Presidio Economics | Friday May 6th, 2011 | 0 Comments

By Fergus McGrath

Total US food imports have doubled in the past decade, from $43 billion in 2001 to $86 billion in 2010. As our national budget and economy continue to sputter, introducing the idea of enrolling entrepreneurs to become domestic food producers and compete with foreign competition for our citizens’ dollars would have a positive impact on our economy, our communities, and our planet.

In 2007 the US imported $1 billion in swine, a significant amount of which were salted, cured products from Spain & Italy. There are opportunities for local and regional businesses to begin producing products that compete with the foreign products in quality and price. This is currently taking place in Northern California, where food entrepreneur John Scharffenberger has teamed up with rancher Mac Magruder to raise hogs on an acorn diet to emulate and compete with the Iberico ham that comes from Spain. Other success stories from California are Boccalone and Fra’mani, two cured meat companies which successfully compete with their foreign counterparts. Opportunities to compete with foreign food exist in every state, and it is important for artisans and entrepreneurs to follow their passion and allow the customer to fulfill their needs domestically. These new businesses would create new jobs, reduce our national deficit by lowering imports, and would stimulate other industries because spending on domestic products has a higher multiplier than import spending.

As a byproduct of competing with food imports, local and regional food producers would strengthen communities.
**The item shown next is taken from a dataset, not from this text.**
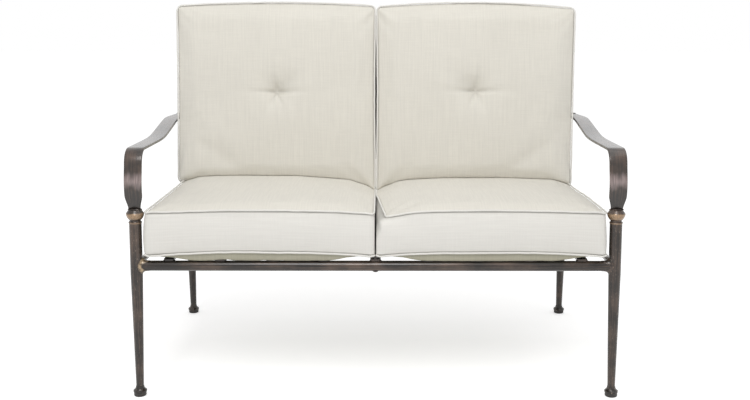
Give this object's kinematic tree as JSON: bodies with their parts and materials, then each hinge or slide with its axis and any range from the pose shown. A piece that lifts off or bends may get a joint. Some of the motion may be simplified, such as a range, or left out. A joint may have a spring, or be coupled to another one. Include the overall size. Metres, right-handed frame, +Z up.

It feels good to have a chat with the local baker when you pick up a loaf of bread. Keeping dollars local makes communities more prosperous, and thus happier. Also, Americans generally want to support and see their neighbors do well. There is a big opportunity for this in cereal and bakery products. The United States imported $7.1 billion worth of cereal and bakery products in 2010, up from $2.6 billion in 1999. Included in these numbers are bread and cookies, seventy percent of which come from Mexico and Canada, which account for nearly $1 billion in imports in 2007. Dried pasta is also a significant import, with 40% coming from Italy. These demands could easily be fulfilled by local and regional domestic producers. Companies such as Community Grains are beginning to operate in the grain industry. They are partnering with local farmers to restore the grain industry in California, and are producing value add products like flour, pasta, and polenta which will compete with foreign products. Companies like this strengthen our communities by offering good food, creating jobs, and putting us in more direct contact with our food.

Increasing domestic food production to compete with imports could reduce GHG emissions as well. There are high carbon emissions associated with importing products. Substituting locally or regionally produced products would greatly decrease transportation distances. Instead of bringing noodles from Asia, why not have many regional producers handle that demand? It would be even more impactful if producers used domestic inputs in their processes, such as domestic flour for baking.

All these points are under the assumption that domestic suppliers can compete with imports on price and quality. It is also very important that this happen on a local and regional level, so as to strengthen communities and reduce emissions. It will be an uphill battle, but with some American innovation, and a “Made in USA” moniker we could make positive impacts on our national triple bottom line by competing with food imports.

Fergus McGrath is an MBA candidate at Presidio Graduate School. He is focused on local food production as a means to help solve economic, environmental, and social issues.